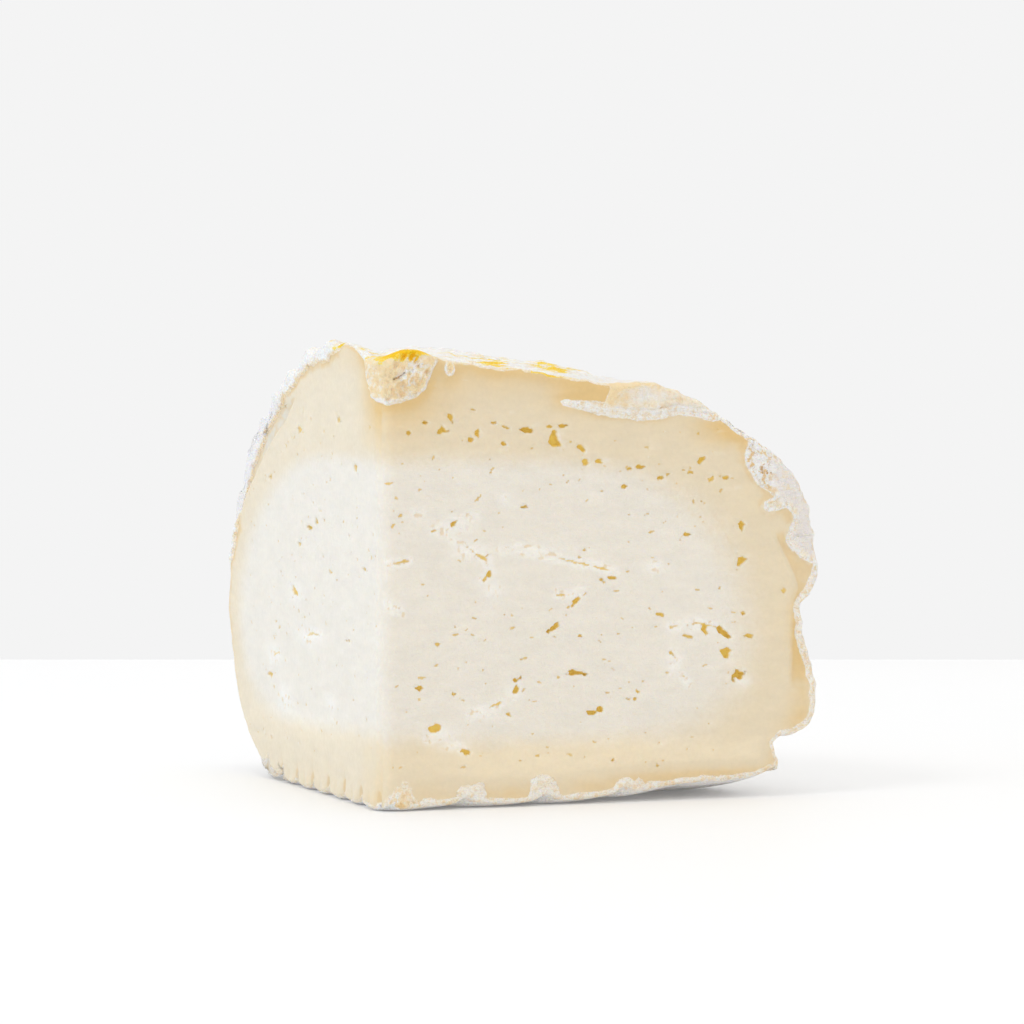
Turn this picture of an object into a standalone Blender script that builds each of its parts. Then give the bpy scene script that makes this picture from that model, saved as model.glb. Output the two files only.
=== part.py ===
"""A quarter wedge cut from a tall, soft-ripened cheese wheel with a bloomy rind.

The wheel's axis is +Z, and the wedge stands on its base at z = 0. The two cut faces
are vertical planes that meet in a softly rounded edge on the wheel's axis: one faces
-Y and the other faces -X. The origin is the centre of the bottom of the wedge's box.
"""

from math import pi

import bmesh
import bpy
import numpy as np
from mathutils import Matrix, Vector

MM = 0.001

# Outer section of the wheel as (radius, height) in mm, from the rim of the flat base,
# round the side and over the shoulder to the middle of the top. The first section is
# the one on the cut face that faces -Y: it has a foot, a step where the side hangs over
# the foot, and a hollow at half height. The second is a quarter turn on, and is rounder.
FOOTED_SECTION = [
    (84, 0), (94, 1.5), (97, 7), (95.5, 12), (103, 14), (106.3, 20.5), (104, 33), (103, 43),
    (106.5, 54), (105, 66), (99.5, 75.5), (87.5, 84.5), (73, 92), (54, 96.5), (28, 100.5), (0, 102),
]
ROUND_SECTION = [
    (68, 0), (82, 2.5), (91.5, 7), (99, 12.5), (104.5, 18.5), (109, 27), (111, 37), (110.5, 47),
    (108, 59.5), (101.5, 72), (90, 82.5), (76, 91), (60, 98), (42, 102.5), (22, 103.8), (0, 102),
]
STEPS_BETWEEN_POINTS = 4
SEGMENTS_ROUND_WHEEL = 112

# Slow waves that keep the ripened side from being a true turned shape.
SIDE_WAVE = 0.9
WAVES_ROUND_WHEEL = 9
WAVE_TWIST = 2.4

# The knife leaves two faces a quarter turn apart, and the edge between them softens.
KNIFE_BLOCK = 160
KNIFE_OVERHANG = 20
APEX_ROUNDING = 3.0
APEX_ROUNDING_STEPS = 4

PASTE_COLOUR = (0.80, 0.74, 0.62, 1.0)
PASTE_ROUGHNESS = 0.5


def clear_scene():
    for obj in list(bpy.data.objects):
        bpy.data.objects.remove(obj)


def new_collection(name):
    collection = bpy.data.collections.new(name)
    bpy.context.scene.collection.children.link(collection)
    return collection


def smooth_line(points):
    """The points' own smooth line, as an array of (radius, height) in metres."""
    curve = bpy.data.curves.new("section_line", "CURVE")
    curve.resolution_u = STEPS_BETWEEN_POINTS
    spline = curve.splines.new("BEZIER")
    spline.bezier_points.add(len(points) - 1)
    for knot, (radius, height) in zip(spline.bezier_points, points):
        knot.co = Vector((radius * MM, height * MM, 0))
        knot.handle_left_type = "AUTO"
        knot.handle_right_type = "AUTO"
    guide = bpy.data.objects.new("section_line", curve)
    bpy.context.scene.collection.objects.link(guide)
    mesh = guide.to_mesh()
    line = np.array([vertex.co[:2] for vertex in mesh.vertices])
    guide.to_mesh_clear()
    bpy.data.objects.remove(guide)
    return line


def wheel_rings():
    """Rings of points round the axis, one for each point of the section but the last.

    At each angle the section is a mix of the two: the footed one at 0 and 180 degrees,
    the round one at 90 and 270. A slow twisted wave then moves the side in and out. It
    fades to nothing at the base and at the middle of the top. The points stand half a
    step off the knife's two planes, so that each cut crosses the faces cleanly.
    """
    footed = smooth_line(FOOTED_SECTION)[:-1]
    rounded = smooth_line(ROUND_SECTION)[:-1]
    angle = (np.arange(SEGMENTS_ROUND_WHEEL) + 0.5) * 2 * pi / SEGMENTS_ROUND_WHEEL
    along = np.linspace(0, 1, len(footed))[:, None]
    share = np.sin(angle)[None, :] ** 2
    radius = footed[:, :1] * (1 - share) + rounded[:, :1] * share
    height = footed[:, 1:] * (1 - share) + rounded[:, 1:] * share
    wave = np.sin(WAVES_ROUND_WHEEL * angle + WAVE_TWIST * 2 * pi * along)
    radius = radius + SIDE_WAVE * MM * wave * np.sin(pi * along)
    return np.stack([radius * np.cos(angle), radius * np.sin(angle), height], axis=2)


def wheel_mesh():
    """A loft through the rings, closed by one flat face below and a fan of faces above."""
    rings = wheel_rings()
    ring_count, around = rings.shape[:2]
    top_middle = (0, 0, ROUND_SECTION[-1][1] * MM)
    index = np.arange(ring_count * around).reshape(ring_count, around)
    onward = np.roll(index, -1, axis=1)
    quads = np.stack([index[:-1], onward[:-1], onward[1:], index[1:]], axis=2).reshape(-1, 4)
    apex = ring_count * around
    fan = [(int(a), int(b), apex) for a, b in zip(index[-1], onward[-1])]
    base = tuple(int(i) for i in index[0][::-1])
    mesh = bpy.data.meshes.new("cheese_wedge")
    mesh.from_pydata([*rings.reshape(-1, 3).tolist(), top_middle], [], [*quads.tolist(), *fan, base])
    return mesh


def knife_block():
    """The space between the two knife cuts: a block with one upright edge rounded."""
    frame = bmesh.new()
    middle = Vector((KNIFE_BLOCK / 2, KNIFE_BLOCK / 2, KNIFE_BLOCK / 2 - KNIFE_OVERHANG))
    placing = Matrix.Translation(middle) @ Matrix.Scale(KNIFE_BLOCK, 4)
    bmesh.ops.create_cube(frame, size=1, matrix=Matrix.Scale(MM, 4) @ placing)
    apex = [edge for edge in frame.edges if all(abs(v.co.x) + abs(v.co.y) < MM for v in edge.verts)]
    bmesh.ops.bevel(
        frame,
        geom=apex,
        offset=APEX_ROUNDING * MM,
        segments=APEX_ROUNDING_STEPS,
        profile=0.5,
        affect="EDGES",
    )
    mesh = bpy.data.meshes.new("knife_block")
    frame.to_mesh(mesh)
    frame.free()
    return mesh


def add_object(name, mesh, collection):
    obj = bpy.data.objects.new(name, mesh)
    collection.objects.link(obj)
    return obj


def paste_material():
    material = bpy.data.materials.new("ripened_paste")
    material.use_nodes = True
    shader = material.node_tree.nodes["Principled BSDF"]
    shader.inputs["Base Color"].default_value = PASTE_COLOUR
    shader.inputs["Roughness"].default_value = PASTE_ROUGHNESS
    shader.inputs["Metallic"].default_value = 0.0
    return material


def cut(wheel, knife):
    boolean = wheel.modifiers.new("knife cuts", "BOOLEAN")
    boolean.operation = "INTERSECT"
    boolean.solver = "EXACT"
    boolean.object = knife


def put_origin_at_bottom_middle(wheel, knife):
    bpy.context.view_layer.update()
    graph = bpy.context.evaluated_depsgraph_get()
    corners = np.array([corner[:] for corner in wheel.evaluated_get(graph).bound_box])
    middle = (corners.min(axis=0) + corners.max(axis=0)) / 2
    for obj in (wheel, knife):
        obj.location = (-middle[0], -middle[1], 0)


def main():
    clear_scene()
    parts = new_collection("cheese wedge")
    cutters = new_collection("cutters")
    wheel = add_object("cheese_wedge", wheel_mesh(), parts)
    wheel.data.materials.append(paste_material())
    wheel.data.shade_smooth()
    wheel.data.set_sharp_from_angle(angle=pi / 5)
    knife = add_object("knife_block", knife_block(), cutters)
    knife.hide_render = True
    knife.display_type = "WIRE"
    cut(wheel, knife)
    put_origin_at_bottom_middle(wheel, knife)


main()
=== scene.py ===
"""The looks of a quarter wedge cut from a tall, soft-ripened cheese wheel.

Lengths in the formulas are millimetres from the foot of the wheel's axis: x runs along
the front cut face, y along the side cut face, and z up. The wedge is one closed skin of
three sheets, whose edges share their points: the rind, the front face and the side face.
"""

from itertools import product
from math import cos, pi, radians, sin

import bpy
import numpy as np
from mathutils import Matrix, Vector


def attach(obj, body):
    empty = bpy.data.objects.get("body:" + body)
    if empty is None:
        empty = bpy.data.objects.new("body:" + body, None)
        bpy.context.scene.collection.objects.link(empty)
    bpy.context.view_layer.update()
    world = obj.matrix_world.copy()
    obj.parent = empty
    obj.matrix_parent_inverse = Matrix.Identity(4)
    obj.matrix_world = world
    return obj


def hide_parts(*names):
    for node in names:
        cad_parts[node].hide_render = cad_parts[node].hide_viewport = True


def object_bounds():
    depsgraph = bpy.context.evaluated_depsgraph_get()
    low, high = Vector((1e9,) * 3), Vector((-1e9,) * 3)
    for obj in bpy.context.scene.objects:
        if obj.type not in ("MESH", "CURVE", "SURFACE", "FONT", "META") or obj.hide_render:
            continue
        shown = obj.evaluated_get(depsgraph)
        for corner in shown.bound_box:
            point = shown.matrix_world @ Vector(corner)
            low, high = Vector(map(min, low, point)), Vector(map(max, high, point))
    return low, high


bl_info = {
    "name": "Ripened Cheese Wedge",
    "version": (1, 0, 0),
    "blender": (4, 5, 0),
    "location": "View3D > Sidebar > Cheese",
    "description": "Builds a cut wedge of soft-ripened cheese and a pale stage for it",
    "category": "Add Mesh",
}

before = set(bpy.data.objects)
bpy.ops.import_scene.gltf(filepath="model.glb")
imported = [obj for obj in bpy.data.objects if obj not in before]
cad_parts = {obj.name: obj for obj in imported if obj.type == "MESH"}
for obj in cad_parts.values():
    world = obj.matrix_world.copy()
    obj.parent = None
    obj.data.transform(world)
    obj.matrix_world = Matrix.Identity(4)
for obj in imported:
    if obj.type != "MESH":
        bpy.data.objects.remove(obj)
CAD_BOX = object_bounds()
NODE = "cheese_wedge"
MM = 0.001

# ---------------------------------------------------------------- outlines of the wheel

# The wheel's section, as (radius, height), from the axis along the base, up the side and
# back over the top to the axis. The base ends at BASE_KNOT and the side at SHOULDER_KNOT.
FRONT_SECTION = [
    (0, 0), (45, 0), (84, 0), (93.5, 1.6),
    (96.6, 4.4), (96.9, 7), (95.9, 10.4), (95.4, 12.4), (97.5, 13.7), (101, 14.6), (104.2, 16.6),
    (105.9, 20.5), (106, 25), (104.8, 30), (103.6, 35), (102.8, 40), (102.4, 43.6), (104.4, 46),
    (106.2, 50), (106.4, 55), (105.6, 61), (103.8, 68), (99.8, 75), (94, 79.6),
    (87.5, 83.6), (81, 87.4), (74, 92), (66, 95), (56, 96.2), (42, 99.2), (27, 101.2), (13, 101.4), (0, 100.6),
]
SIDE_SECTION = [
    (0, 0), (35, 0), (68, 0.4), (82, 2.6),
    (90, 5.2), (95, 8), (99, 11.2), (102.4, 14.6), (105, 18.2), (107.2, 22), (109, 26),
    (110.4, 30), (112, 34), (113.2, 38), (112.6, 42), (111.8, 46), (111.2, 50), (110.2, 54),
    (109.2, 58), (107.8, 62), (105.6, 66), (102.8, 70), (99.4, 74), (96, 77.6),
    (92, 81), (87, 84.8), (80, 89), (72, 92.8), (63, 96.6), (52, 100.8), (38, 103.2), (20, 103.2), (0, 100.6),
]
BASE_KNOT = 3
SHOULDER_KNOT = 24


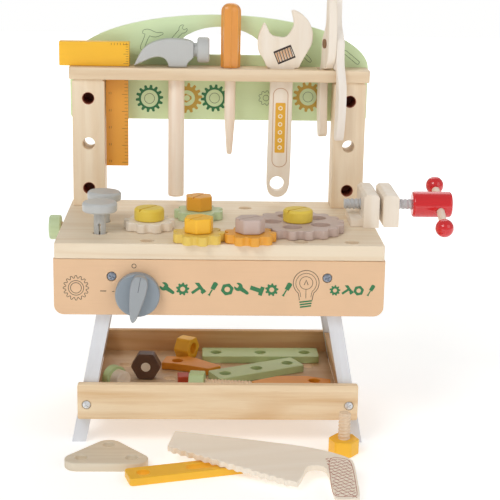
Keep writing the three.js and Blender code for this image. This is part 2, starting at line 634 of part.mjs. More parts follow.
for (const mesh of [plierA, plierB]) {
  mesh.position.set(...pliersHinge);
  mesh.rotation.z = THREE.MathUtils.degToRad(14);
}

// ---- pieces in the tray ----
const inTray = FLOOR_Z1 + GAP;
function lay(name, geometry, color, [x, y, z], spin = 0) {
  const mesh = piece(name, geometry, color, 0.5);
  mesh.rotation.z = THREE.MathUtils.degToRad(spin);
  mesh.position.set(x, y, inTray + z);
  return mesh;
}
// A building strip with a row of three holes.
function strip(length, width, pitch) {
  const s = rounded(length, width, 3);
  for (const x of [-pitch, 0, pitch]) s.holes.push(circlePath(x, 0, 6.2));
  return extrude(s, 8);
}
lay('strip_green_back', strip(133, 32, 50.7), LEAF, [50, 167.5, 0], 0.6);
lay('strip_green_front', strip(106, 31, 39.3), LEAF, [43.7, 113, 0], 27);
const offcut = outline([
  [-30, -1], [-10, -9], [10, -19], [25, -8.5], [-9, 23], [-37, 23], [-42, 1],
]);
offcut.holes.push(circlePath(-24, 8.5, 6.2));
lay('strip_orange_left', extrude(offcut, 8), ORANGE, [-20, 128, 0]);
const pointed = outline([
  [-43, -3], [-36, -12], [42, -14], [44, 2], [20, 13], [-12, 14],
]);
pointed.holes.push(circlePath(26, -2, 6.2));
lay('strip_orange_right', extrude(pointed, 8), ORANGE, [78.8, 74, 0], 2);
const LYING = Math.PI / 2;
const leafBolt = hexBolt(30, 16, 50, Math.PI / 6).rotate([0, -90, 0]);
lay('bolt_leaf_hex', leafBolt, LEAF, [-14, 44, 13.2], -7);
const nutShape = hexagon(28);
nutShape.holes.push(circlePath(0, 0, 6.8));
const nut = extrude(nutShape, 18).rotateZ(LYING / 3).rotateY(LYING);
lay('nut_yellow', nut, LEMON, [-42, 173.5, 12.4], -30);
const brownBolt = hexBolt(33, 14, 22).rotate([90, 0, 0]);
lay('bolt_brown', brownBolt, BROWN, [-77, 108, 14.5], -4);
const pegBolt = join(
  turned([[0, 0], [13.5, 0], [13.5, 9], [11.5, 11], [0, 11]], 24),
  rod([0, 0, -11], [0, 0, 1], 10.3, 24),
).rotate([-90, 0, 0]);
lay('bolt_tray_green', pegBolt, LEAF, [-106.8, 59, 13.8], 46);
lay('block_red', box(-6, 6, -8, 8, 0, 17), RED, [-36.5, 64, 0], 4);

// ---- pieces on the floor in front ----
const plateHoles = [[0, 19], [-25, -14.6], [25, -14.6]];
const plateShape = new THREE.Shape();
plateShape.absarc(0, 17.5, 14, Math.PI * 0.24, Math.PI * 0.76, false);
plateShape.absarc(-28, -16.5, 13.5, Math.PI * 0.76, Math.PI * 1.5, false);
plateShape.absarc(28, -16.5, 13.5, Math.PI * 1.5, Math.PI * 2.24, false);
for (const [x, y] of plateHoles) plateShape.holes.push(circlePath(x, y, 6));
piece('plate_triangle', extrude(plateShape, 9), PALE).position.set(-111, -36.5, 0);

const slotShape = rounded(186, 27, 4);
slotShape.holes.push(circlePath(-77, 0, 6.5), circlePath(77, 0, 6.5));
const slot = new THREE.Path();
slot.absarc(-28, 0, 6, Math.PI / 2, Math.PI * 1.5, false);
slot.absarc(28, 0, 6, -Math.PI / 2, Math.PI / 2, false);
slotShape.holes.push(slot);
const strip2 = piece('strip_yellow_slotted', extrude(slotShape, 8), YELLOW, 0.5);
strip2.position.set(0.7, -63.1, 0);
strip2.rotation.z = THREE.MathUtils.degToRad(16);

// Saw: blade and pistol grip cut from one board, leaning back a little on the strip.
const sawPoints = [[-187, 65], [-187, 37]];
const TEETH = 15;
for (let i = 0; i <= TEETH * 4; i += 1) {
  const t = i / (TEETH * 4);
  const wave = 1.3 * Math.cos(t * TEETH * Math.PI * 2);
  sawPoints.push([-185 + t * 130, 36 - 36 * t + wave]);
}
sawPoints.push(
  [-48, 0], [-45, 12], [-44.6, 22], [-42.6, 27], [-38, 30], [-29, 30.2], [-24.6, 27],
  [-20.6, 19], [-17, 7], [-9, -16], [-6.6, -19], [-3, -19.6], [9, -16.6], [13, -14], [14, -9],
  [1, 40], [-3, 46], [-10, 50], [-28, 56], [-54, 60.4], [-105, 62.4],
);
const sawShape = outline(sawPoints);
const SAW_T = 7;
const saw = piece('saw', extrude(sawShape, SAW_T, 'z', 4), PALE);
saw.rotation.order = 'ZYX';
saw.rotation.set(...[12.18, -0.25, -14.73].map(THREE.MathUtils.degToRad));
saw.position.set(121.2, -125.4, 4.8);

const floorBolt = piece('bolt_floor_hex', hexBolt(32, 16, 28, 0.15), YELLOW, 0.5);
floorBolt.rotation.x = Math.PI;
floorBolt.position.set(128.8, -16, 16);

// ---- origin: bottom centre of the whole toy ----
const bounds = new THREE.Box3().setFromObject(bench, true);
const centre = bounds.getCenter(new THREE.Vector3());
bench.position.set(-centre.x, -centre.y, -bounds.min.z);
bench.updateMatrixWorld(true);

export default bench;
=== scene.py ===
"""Looks of the toy tool bench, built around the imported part.

Lengths are written in millimetres and places in the bench's own layout: X = 0 on the middle of
the worktop, Y = 0 on its front edge, Z = 0 on the floor. at() turns them into the part's frame.
"""
from math import cos, pi, radians, sin, sqrt, tanh

import bmesh
import bpy
from mathutils import Euler, Matrix, Vector


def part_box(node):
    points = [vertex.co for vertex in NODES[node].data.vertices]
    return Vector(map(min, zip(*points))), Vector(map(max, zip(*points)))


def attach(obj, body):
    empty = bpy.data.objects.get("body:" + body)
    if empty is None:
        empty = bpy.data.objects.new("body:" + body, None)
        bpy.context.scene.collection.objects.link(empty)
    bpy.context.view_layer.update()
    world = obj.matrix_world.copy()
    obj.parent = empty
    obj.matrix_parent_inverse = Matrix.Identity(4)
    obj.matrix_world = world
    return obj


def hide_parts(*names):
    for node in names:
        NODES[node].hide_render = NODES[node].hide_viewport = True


MM = 0.001
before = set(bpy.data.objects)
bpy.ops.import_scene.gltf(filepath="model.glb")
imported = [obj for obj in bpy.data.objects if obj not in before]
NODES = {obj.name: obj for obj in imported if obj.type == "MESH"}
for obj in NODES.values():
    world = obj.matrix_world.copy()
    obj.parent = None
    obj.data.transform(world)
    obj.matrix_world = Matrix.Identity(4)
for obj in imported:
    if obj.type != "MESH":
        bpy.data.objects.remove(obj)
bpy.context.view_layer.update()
scene = bpy.context.scene

_low, _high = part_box("worktop")
BENCH_X = (_low.x + _high.x) / 2
BENCH_Y = _low.y


def at(x, y, z):
    return Vector((BENCH_X + x * MM, BENCH_Y + y * MM, z * MM))


def place(x, y, z, turn=None):
    """Matrix that puts a piece built around its own origin at a point of the bench layout."""
    m = Matrix.Translation(at(x, y, z))
    return m @ turn if turn else m


def turned_by(rx=0, ry=0, rz=0):
    return Euler([radians(a) for a in (rx, ry, rz)]).to_matrix().to_4x4()


# An outline drawn in XY stands upright: facing the front, or facing the right-hand side.
FACING_FRONT = Matrix(((1, 0, 0, 0), (0, 0, -1, 0), (0, 1, 0, 0), (0, 0, 0, 1)))
FACING_SIDE = Matrix(((0, 0, 1, 0), (1, 0, 0, 0), (0, 1, 0, 0), (0, 0, 0, 1)))
ALONG_X = turned_by(0, 90, 0)          # a piece built upright lies along +X
ALONG_Y = turned_by(-90, 0, 0)         # ... along +Y
TO_FRONT = turned_by(90, 0, 0)         # ... towards the front


# -------- materials
def rgb(hex_value):
    parts = [((hex_value >> s) & 255) / 255 for s in (16, 8, 0)]
    return [c / 12.92 if c <= 0.04045 else ((c + 0.055) / 1.055) ** 2.4 for c in parts] + [1]


class Look:
    """A small helper that builds one node material."""

    def __init__(self, name):
        self.material = bpy.data.materials.new(name)
        self.material.use_nodes = True
        self.tree = self.material.node_tree
        self.shader = self.tree.nodes["Principled BSDF"]
        self.coords = self.node("ShaderNodeTexCoord").outputs["Object"]

    def node(self, kind, **values):
        n = self.tree.nodes.new(kind)
        for key, value in values.items():
            if hasattr(n, key):
                setattr(n, key, value)
            else:
                n.inputs[key.replace("_", " ")].default_value = value
        return n

    def link(self, a, b):
        self.tree.links.new(a, b)

    def stretched(self, scale, offset=(0, 0, 0)):
        m = self.node("ShaderNodeMapping")
        m.inputs["Scale"].default_value = scale
        m.inputs["Location"].default_value = offset
        self.link(self.coords, m.inputs["Vector"])
        return m.outputs["Vector"]

    def noise(self, vector, scale, detail=3.0, rough=0.5, distortion=0.0):
        n = self.node("ShaderNodeTexNoise", Scale=scale, Detail=detail, Roughness=rough,
                      Distortion=distortion)
        self.link(vector, n.inputs["Vector"])
        return n.outputs["Fac"]

    def ramp(self, value, low, high, a=(0, 0, 0, 1), b=(1, 1, 1, 1)):
        n = self.node("ShaderNodeValToRGB")
        n.color_ramp.elements[0].position = low
        n.color_ramp.elements[1].position = high
        n.color_ramp.elements[0].color = a
        n.color_ramp.elements[1].color = b
        self.link(value, n.inputs["Fac"])
        return n.outputs["Color"]

    def math(self, operation, a, b=None):
        n = self.node("ShaderNodeMath", operation=operation)
        for socket, value in zip(n.inputs, (a, b)):
            if value is None:
                continue
            if isinstance(value, (int, float)):
                socket.default_value = value
            else:
                self.link(value, socket)
        return n.outputs[0]

    def times(self, value, factor):
        return self.math("MULTIPLY", value, factor)

    def mix(self, factor, a, b, blend="MIX"):
        n = self.node("ShaderNodeMix", data_type="RGBA", blend_type=blend)
        for socket, value in ((n.inputs[0], factor), (n.inputs[6], a), (n.inputs[7], b)):
            if isinstance(value, (int, float, list, tuple)):
                socket.default_value = value
            else:
                self.link(value, socket)
        return n.outputs[2]

    def edges(self, radius):
        """1 on rounded edges and 0 on flats."""
        bevel = self.node("ShaderNodeBevel", samples=4)
        bevel.inputs["Radius"].default_value = radius
        geometry = self.node("ShaderNodeNewGeometry")
        dot = self.node("ShaderNodeVectorMath", operation="DOT_PRODUCT")
        self.link(bevel.outputs["Normal"], dot.inputs[0])
        self.link(geometry.outputs["Normal"], dot.inputs[1])
        return self.ramp(self.math("SUBTRACT", 1.0, dot.outputs["Value"]), 0.01, 0.12)

    def bump(self, *layers):
        """Layers of (height, strength, distance in metres), the last on top."""
        normal = None
        for height, strength, distance in layers:
            b = self.node("ShaderNodeBump", Strength=strength, Distance=distance)
            self.link(height, b.inputs["Height"])
            if normal:
                self.link(normal, b.inputs["Normal"])
            normal = b.outputs["Normal"]
        self.link(normal, self.shader.inputs["Normal"])

    def colour(self, socket):
        self.link(socket, self.shader.inputs["Base Color"])

    def uneven(self, pattern, amount, base):
        """Roughness that follows a pattern."""
        roughness = self.math("ADD", self.times(pattern, amount), base)
        self.link(roughness, self.shader.inputs["Roughness"])

    def fixed(self, name, value):
        self.shader.inputs[name].default_value = value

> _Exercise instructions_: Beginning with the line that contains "bench.position.set(-centre.x, -centre.y, -bounds.min.z);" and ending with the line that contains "scene = bpy.context.scene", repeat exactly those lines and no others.

> _Result of this task_:
bench.position.set(-centre.x, -centre.y, -bounds.min.z);
bench.updateMatrixWorld(true);

export default bench;
=== scene.py ===
"""Looks of the toy tool bench, built around the imported part.

Lengths are written in millimetres and places in the bench's own layout: X = 0 on the middle of
the worktop, Y = 0 on its front edge, Z = 0 on the floor. at() turns them into the part's frame.
"""
from math import cos, pi, radians, sin, sqrt, tanh

import bmesh
import bpy
from mathutils import Euler, Matrix, Vector


def part_box(node):
    points = [vertex.co for vertex in NODES[node].data.vertices]
    return Vector(map(min, zip(*points))), Vector(map(max, zip(*points)))


def attach(obj, body):
    empty = bpy.data.objects.get("body:" + body)
    if empty is None:
        empty = bpy.data.objects.new("body:" + body, None)
        bpy.context.scene.collection.objects.link(empty)
    bpy.context.view_layer.update()
    world = obj.matrix_world.copy()
    obj.parent = empty
    obj.matrix_parent_inverse = Matrix.Identity(4)
    obj.matrix_world = world
    return obj


def hide_parts(*names):
    for node in names:
        NODES[node].hide_render = NODES[node].hide_viewport = True


MM = 0.001
before = set(bpy.data.objects)
bpy.ops.import_scene.gltf(filepath="model.glb")
imported = [obj for obj in bpy.data.objects if obj not in before]
NODES = {obj.name: obj for obj in imported if obj.type == "MESH"}
for obj in NODES.values():
    world = obj.matrix_world.copy()
    obj.parent = None
    obj.data.transform(world)
    obj.matrix_world = Matrix.Identity(4)
for obj in imported:
    if obj.type != "MESH":
        bpy.data.objects.remove(obj)
bpy.context.view_layer.update()
scene = bpy.context.scene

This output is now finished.